Wiele, his investors and construction lenders are banking—to the tune of $15 million—on the 13,525-square-foot “Monterey Market Hall” they believe will revitalize what Wiele calls a “dysfunctional downtown with self-inflicted wounds.” Wiele’s plan has strings attached, including turning the downtown core’s numerous one-way streets into two-ways and restoring two-hour parking to all downtown spaces.
“One-way streets don’t attract retail,” Wiele says.
Before hatching the Market Hall plan, he consulted with a national retailers including Anthropologie and Urban Outfitters. He says they balked at the downtown traffic design and one-hour street parking, which they viewed as ill-suited to leisurely shopping.
Though Wiele is based in Southern California, he has a track record of success in Monterey. In 2005, he brokered a deal that brought Trader Joe’s into the former Safeway site on Munras Avenue. The specialty grocer does a cool $31 million in annual sales at the Munras location, and Wiele hopes a good chunk of its customer base will amble down the street to the Market Hall, which will be visible from the TJ’s parking lot.
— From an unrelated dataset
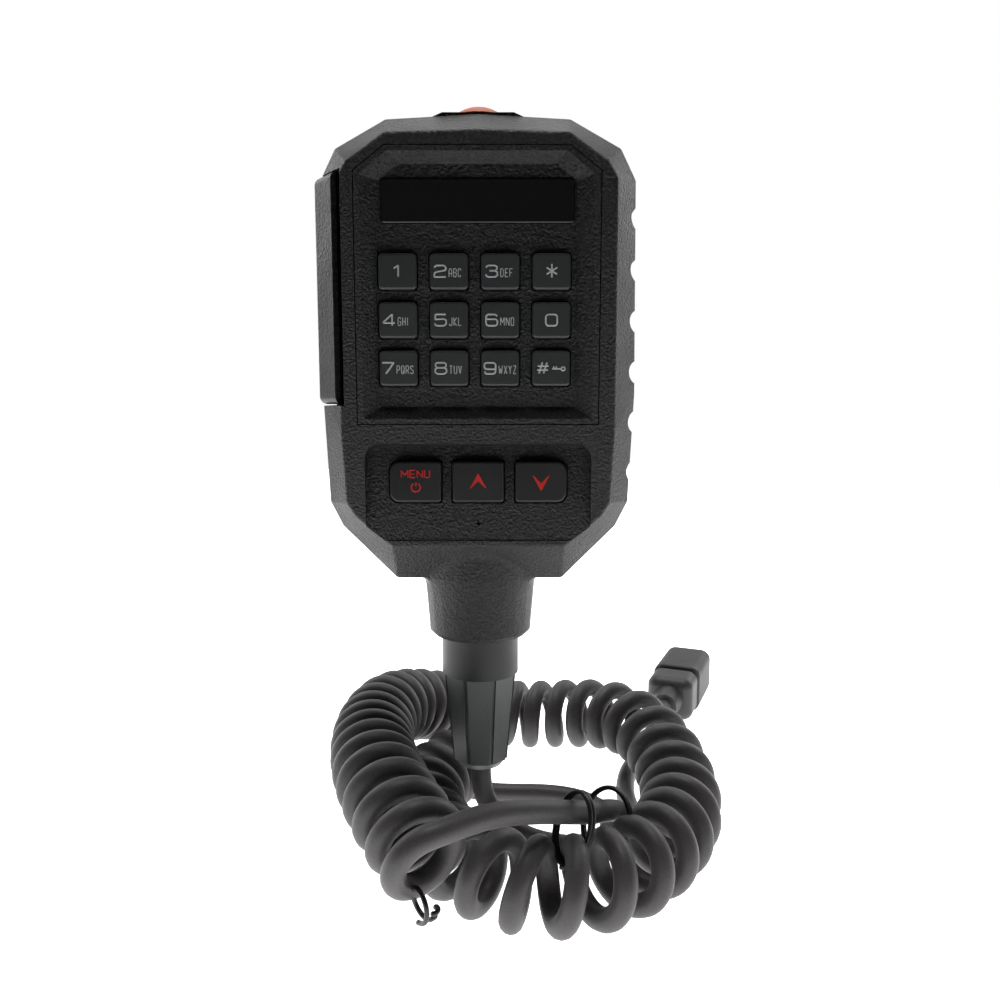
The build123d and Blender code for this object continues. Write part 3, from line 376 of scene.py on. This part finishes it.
def tie_loop(name, centre, along, wide, high, turns, tail):
    """A coated wire wound round the cord, across the direction along, with its ends twisted into a tail."""
    along = Vector(along).normalized()
    across = along.cross(Vector((0, 0, 1))).normalized()
    up = across.cross(along)
    steps = round(turns * TIE_POINTS_A_TURN)
    points = []
    for step in range(steps + 1):
        angle = math.tau * turns * step / steps - math.pi / 2
        points.append(centre + across * (math.cos(angle) * wide * MM) + up * (math.sin(angle) * high * MM)
                      + along * (step / steps - 0.5) * TIE_DRIFT)
    end = points[-1]
    for step in range(1, TAIL_POINTS + 1):
        twist = step * TAIL_TWIST
        points.append(end + Vector(tail) * (step / TAIL_POINTS * MM)
                      + across * (math.cos(twist) * TAIL_RADIUS) + along * (math.sin(twist) * TAIL_RADIUS))
    tie = spline_object(name, points, TIE_RADIUS, resolution=5, sides=3)
    return finish_piece(tie, "tie_wire")


def add_ties():
    """Two ties hold the far lead to the coil, and a third holds the coil's open end."""
    front = tie_loop("tie_front", above_floor(18.2, -46.6, 17.4), (0.74, 0.62, -0.35), 4.6, 7.2, 2.0,
                     (2.5, -3.5, -4.5))
    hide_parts("cord_tie_1")
    right = tie_loop("tie_right", above_floor(25.6, -38.2, 14.2), (0.50, 0.80, -0.4), 5.2, 7.0, 2.0,
                     (3.0, 1.0, -5.0))
    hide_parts("cord_tie_2")
    end = tie_loop("tie_end", above_floor(-9.3, -62.9, 12.6), (0.8, 0.6, 0.1), 2.9, 3.0, 1.15,
                   (0.9, -0.4, 2.6))
    return [front, right, end]


# ---------------------------------------------------------------- legends

# Each character is one or more strokes on a square from (0, 0) at its lower left to (1, 1).
ROUNDED_BOX = [(0, 0.22), (0, 0.78), (0.07, 0.93), (0.22, 1), (0.78, 1), (0.93, 0.93), (1, 0.78), (1, 0.22),
               (0.93, 0.07), (0.78, 0), (0.22, 0), (0.07, 0.07), (0, 0.22)]
SIX = [(0.97, 0.8), (0.9, 0.94), (0.78, 1), (0.22, 1), (0.07, 0.93), (0, 0.78), (0, 0.2), (0.07, 0.06),
       (0.22, 0), (0.78, 0), (0.93, 0.06), (1, 0.18), (1, 0.4), (0.93, 0.53), (0.78, 0.58), (0, 0.58)]
BOWL = [(0, 0.45), (0.8, 0.45), (1, 0.6), (1, 0.85), (0.8, 1), (0, 1), (0, 0)]
STROKES = {
    "0": [ROUNDED_BOX],
    "1": [[(0.2, 0.74), (0.6, 1), (0.6, 0)]],
    "2": [[(0.02, 0.78), (0.08, 0.93), (0.22, 1), (0.78, 1), (0.93, 0.94), (1, 0.82), (1, 0.66), (0.9, 0.56),
           (0.15, 0.42), (0, 0.3), (0, 0), (1, 0)]],
    "3": [[(0.02, 0.8), (0.08, 0.93), (0.22, 1), (0.76, 1), (0.96, 0.9), (0.96, 0.66), (0.78, 0.54),
           (0.3, 0.54)],
          [(0.78, 0.54), (1, 0.4), (1, 0.16), (0.8, 0), (0.22, 0), (0.06, 0.07), (0, 0.2)]],
    "4": [[(0.76, 0), (0.76, 1), (0, 0.32), (0, 0.24), (1, 0.24)]],
    "5": [[(0.95, 1), (0.08, 1), (0.03, 0.56), (0.8, 0.6), (1, 0.46), (1, 0.16), (0.8, 0), (0.22, 0),
           (0.06, 0.07), (0, 0.2)]],
    "6": [SIX],
    "7": [[(0, 1), (1, 1), (0.3, 0)]],
    "8": [[(0.2, 0.54), (0.04, 0.66), (0.04, 0.88), (0.2, 1), (0.8, 1), (0.96, 0.88), (0.96, 0.66),
           (0.8, 0.54), (0.2, 0.54), (0, 0.4), (0, 0.15), (0.2, 0), (0.8, 0), (1, 0.15), (1, 0.4),
           (0.8, 0.54)]],
    "9": [[(1 - x, 1 - y) for x, y in SIX]],
    "A": [[(0, 0), (0, 0.72), (0.3, 1), (0.7, 1), (1, 0.72), (1, 0)], [(0, 0.4), (1, 0.4)]],
    "B": [[(0, 0), (0, 1), (0.75, 1), (1, 0.85), (1, 0.67), (0.75, 0.52), (0, 0.52)],
          [(0.75, 0.52), (1, 0.38), (1, 0.15), (0.75, 0), (0, 0)]],
    "C": [[(1, 0.78), (0.8, 1), (0.2, 1), (0, 0.8), (0, 0.2), (0.2, 0), (0.8, 0), (1, 0.22)]],
    "D": [[(0, 0), (0, 1), (0.7, 1), (1, 0.78), (1, 0.22), (0.7, 0), (0, 0)]],
    "E": [[(1, 1), (0, 1), (0, 0), (1, 0)], [(0, 0.5), (0.85, 0.5)]],
    "F": [[(1, 1), (0, 1), (0, 0)], [(0, 0.5), (0.85, 0.5)]],
    "G": [[(1, 0.78), (0.8, 1), (0.2, 1), (0, 0.8), (0, 0.2), (0.2, 0), (0.8, 0), (1, 0.2), (1, 0.5),
           (0.5, 0.5)]],
    "H": [[(0, 0), (0, 1)], [(1, 0), (1, 1)], [(0, 0.5), (1, 0.5)]],
    "I": [[(0.5, 0), (0.5, 1)]],
    "J": [[(1, 1), (1, 0.2), (0.8, 0), (0.2, 0), (0, 0.2)]],
    "K": [[(0, 0), (0, 1)], [(1, 1), (0, 0.45), (1, 0)]],
    "L": [[(0, 1), (0, 0), (1, 0)]],
    "M": [[(0, 0), (0, 1), (0.5, 0.35), (1, 1), (1, 0)]],
    "N": [[(0, 0), (0, 1), (1, 0), (1, 1)]],
    "O": [ROUNDED_BOX],
    "P": [BOWL],
    "Q": [ROUNDED_BOX, [(0.55, 0.35), (1, 0)]],
    "R": [BOWL, [(0.55, 0.45), (1, 0)]],
    "S": [[(1, 0.82), (0.8, 1), (0.2, 1), (0, 0.85), (0, 0.66), (1, 0.36), (1, 0.15), (0.8, 0), (0.2, 0),
           (0, 0.18)]],
    "T": [[(0, 1), (1, 1)], [(0.5, 1), (0.5, 0)]],
    "U": [[(0, 1), (0, 0.2), (0.2, 0), (0.8, 0), (1, 0.2), (1, 1)]],
    "V": [[(0, 1), (0.5, 0), (1, 1)]],
    "W": [[(0, 1), (0.25, 0), (0.5, 0.65), (0.75, 0), (1, 1)]],
    "X": [[(0, 0), (1, 1)], [(0, 1), (1, 0)]],
    "Y": [[(0, 1), (0.5, 0.5), (1, 1)], [(0.5, 0.5), (0.5, 0)]],
    "Z": [[(0, 1), (1, 1), (0, 0), (1, 0)]],
    "*": [[(0.5, 0), (0.5, 1)], [(0.05, 0.25), (0.95, 0.75)], [(0.05, 0.75), (0.95, 0.25)]],
    "#": [[(0.15, 0), (0.45, 1)], [(0.55, 0), (0.85, 1)], [(0.05, 0.68), (1, 0.68)],
          [(0, 0.32), (0.95, 0.32)]],
}
LETTER_WIDTHS = {"I": 0.3, "M": 1.35, "N": 1.15, "W": 1.35}
SHARP_CORNER = math.radians(65)
LEGEND_PROUD = 0.00004
LEGEND_FLATNESS = 0.3
PLATE_PROUD = 0.00007
PLATE_SUNK = 0.00002


def written(text, x, z, height, width, gap):
    """Strokes, in millimetres, of text that starts at x on the baseline z."""
    strokes = []
    for letter in text:
        letter_width = width * LETTER_WIDTHS.get(letter, 1)
        drawn_width = max(width, letter_width)
        left = x - (drawn_width - letter_width) / 2
        for stroke in STROKES[letter]:
            strokes.append([(left + u * drawn_width, z + v * height) for u, v in stroke])
        x += letter_width + gap
    return strokes


def ring(x, z, radius, start=0.0, end=360.0, steps=24):
    """Points on a circle round (x, z), clockwise in degrees from its top."""
    angles = [math.radians(start + (end - start) * n / steps) for n in range(steps + 1)]
    return [(x + radius * math.sin(angle), z + radius * math.cos(angle)) for angle in angles]


def split_at_corners(stroke):
    """The stroke cut at its sharp corners, where a bevelled curve would be pinched thin."""
    pieces = [[stroke[0]]]
    for before, here, after in zip(stroke, stroke[1:], stroke[2:]):
        pieces[-1].append(here)
        turn = (Vector(here) - Vector(before)).angle(Vector(after) - Vector(here))
        if turn > SHARP_CORNER:
            pieces.append([here])
    pieces[-1].append(stroke[-1])
    return pieces


def face_of(key):
    """The middle of the face that a key turns to the user."""
    low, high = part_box(key)
    return Vector(((low.x + high.x) / 2, low.y, (low.z + high.z) / 2))


def add_legend_piece(key, name, mesh, material):
    """A piece of printed legend that moves with its key."""
    piece = bpy.data.objects.new(name, mesh)
    bpy.context.scene.collection.objects.link(piece)
    mesh.materials.clear()
    mesh.materials.append(material)
    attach(piece, key)


def legend(key, name, strokes, line, material):
    """Raised strokes on a key's face, (x, z) in millimetres from the middle of the key."""
    data = bpy.data.curves.new(name, "CURVE")
    data.dimensions = "3D"
    data.bevel_depth = line / 2 * MM
    data.bevel_resolution = 2
    data.use_fill_caps = True
    for piece in (piece for stroke in strokes for piece in split_at_corners(stroke)):
        spline = data.splines.new("POLY")
        spline.points.add(len(piece) - 1)
        for point, (x, z) in zip(spline.points, piece):
            point.co = (x * MM, z * MM, 0, 1)
    pen = bpy.data.objects.new(name + "_pen", data)
    bpy.context.scene.collection.objects.link(pen)
    mesh = bpy.data.meshes.new_from_object(pen.evaluated_get(bpy.context.evaluated_depsgraph_get()))
    bpy.data.objects.remove(pen)
    bpy.data.curves.remove(data)
    mesh.transform(Matrix.Translation(face_of(key) - Vector((0, LEGEND_PROUD, 0)))
                   @ Matrix.Rotation(math.pi / 2, 4, "X") @ Matrix.Diagonal((1, 1, LEGEND_FLATNESS, 1)))
    add_legend_piece(key, name, mesh, material)


def flat_legend(key, name, outline, material):
    """A thin filled shape on a key's face, its outline given anticlockwise as the user sees it."""
    face = face_of(key)
    count = len(outline)
    corners = [tuple(face + Vector((x * MM, depth, z * MM))) for depth in (-PLATE_PROUD, PLATE_SUNK)
               for x, z in outline]
    sides = [(n, n + count, (n + 1) % count + count, (n + 1) % count) for n in range(count)]
    mesh = bpy.data.meshes.new(name)
    mesh.from_pydata(corners, [], [tuple(range(count)), tuple(range(2 * count - 1, count - 1, -1)), *sides])
    add_legend_piece(key, name, mesh, material)


DIGIT_HEIGHT, DIGIT_WIDTH, DIGIT_LINE = 2.15, 2.2, 0.34
LETTER_HEIGHT, LETTER_WIDTH, LETTER_GAP, LETTER_LINE = 1.5, 0.52, 0.36, 0.16
DIGIT_START, WIDE_DIGIT_START = -2.75, -3.1
DIGIT_TO_LETTERS = 0.62
LETTERS = {"2": "ABC", "3": "DEF", "4": "GHI", "5": "JKL", "6": "MNO", "7": "PQRS", "8": "TUV", "9": "WXYZ"}


def digit_start(digit):
    """Where a digit starts on its key: centred alone, or further left to leave room for its letters."""
    if digit not in LETTERS:
        return -DIGIT_WIDTH / 2
    return WIDE_DIGIT_START if len(LETTERS[digit]) == 4 else DIGIT_START


def add_keypad_legends():
    grey = moulded("legend_grey_ink", (0.52, 0.53, 0.53), 0.5, 0.3, 0.004, speckle=0.06)
    base = -DIGIT_HEIGHT / 2
    for digit in "0123456789":
        key, start = "key_" + digit, digit_start(digit)
        strokes = written(digit, start, base, DIGIT_HEIGHT, DIGIT_WIDTH, 0)
        legend(key, "legend_" + digit, strokes, DIGIT_LINE, grey)
        if digit in LETTERS:
            letters = written(LETTERS[digit], start + DIGIT_WIDTH + DIGIT_TO_LETTERS, base + 0.02,
                              LETTER_HEIGHT, LETTER_WIDTH, LETTER_GAP)
            legend(key, "letters_" + digit, letters, LETTER_LINE, grey)
    legend("key_star", "legend_star", written("*", -1.1, -1.2, 2.5, 2.2, 0), DIGIT_LINE, grey)
    legend("key_hash", "legend_hash", written("#", -2.7, -1.0, 2.1, 2.2, 0), DIGIT_LINE, grey)
    shaft = [(0.2, -0.1), (1.9, -0.1)]
    teeth = [[(x, -0.1), (x, 0.35)] for x in (0.5, 1.0)]
    legend("key_hash", "legend_lock", [shaft, *teeth, ring(2.3, -0.1, 0.36)], 0.3, grey)


def chevron(way):
    """A filled arrowhead, thick at its point and thin at the tips of its two legs."""
    outline = [(1.7, -1.3 * way), (0, 1.8 * way), (-1.7, -1.3 * way), (-1.3, -1.1 * way), (0, 0.2 * way),
               (1.3, -1.1 * way)]
    return outline if way > 0 else outline[::-1]


def add_function_legends():
    red = moulded("legend_red_ink", (0.55, 0.016, 0.012), 0.45, 0.3, 0.004, speckle=0.06)
    legend("menu_key", "legend_menu", written("MENU", -2.7, 0.9, 1.45, 0.95, 0.42), 0.24, red)
    power = [ring(0.1, -1.0, 0.88, 35, 325), [(0.1, -0.85), (0.1, 0.0)]]
    legend("menu_key", "legend_power", power, 0.30, red)
    for key, way in (("up_key", 1), ("down_key", -1)):
        flat_legend(key, "legend_" + key, chevron(way), red)


# ---------------------------------------------------------------- all of it

finish_cad_nodes()
cord_ties = add_ties()
add_cord()
add_keypad_legends()
add_function_legends()
add_camera()
add_studio()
His local partner in crime is Kirk Probasco of Carmel-based Mid-Coast Investments, a veteran of the Central Coast restaurant scene. Probasco ran Rio Grill in Carmel in the ’90s and oversaw operations at Stokes Restaurant in Monterey until it closed in 2009.
“I’m very excited about this,” Probasco says. “Monterey Market Hall will provide a convenient opportunity for our community to gather with family and friends.”
Monterey City Manager Fred Meurer is also confident that Wiele’s plan will be well-received.
“Downtown property owners and merchants have been holding their breath for good news on reconstruction,” Meurer says. “This project should give downtown a real shot in the arm.”
Wiele met May 26 with Jerry Anderson, a member of Monterey Mayor Chuck Della Sala’s Ad Hoc Committee on Downtown Planning and the manager of Old Capitol Land Co., which owns the Alvarado property slated for the Market Hall. A memorandum of understanding was scheduled to be signed last week.
Wiele says he doesn’t intend to file a formal application with the city until August; once that’s done, he’ll work with city officials to facilitate a nine-month public hearing process so residents can weigh in on the plan. If everything stays on schedule, Wiele thinks the Market Hall can break ground by late 2012 and open to the public in early 2014.
“The community’s gonna have a lot of fun with this,” Wiele says.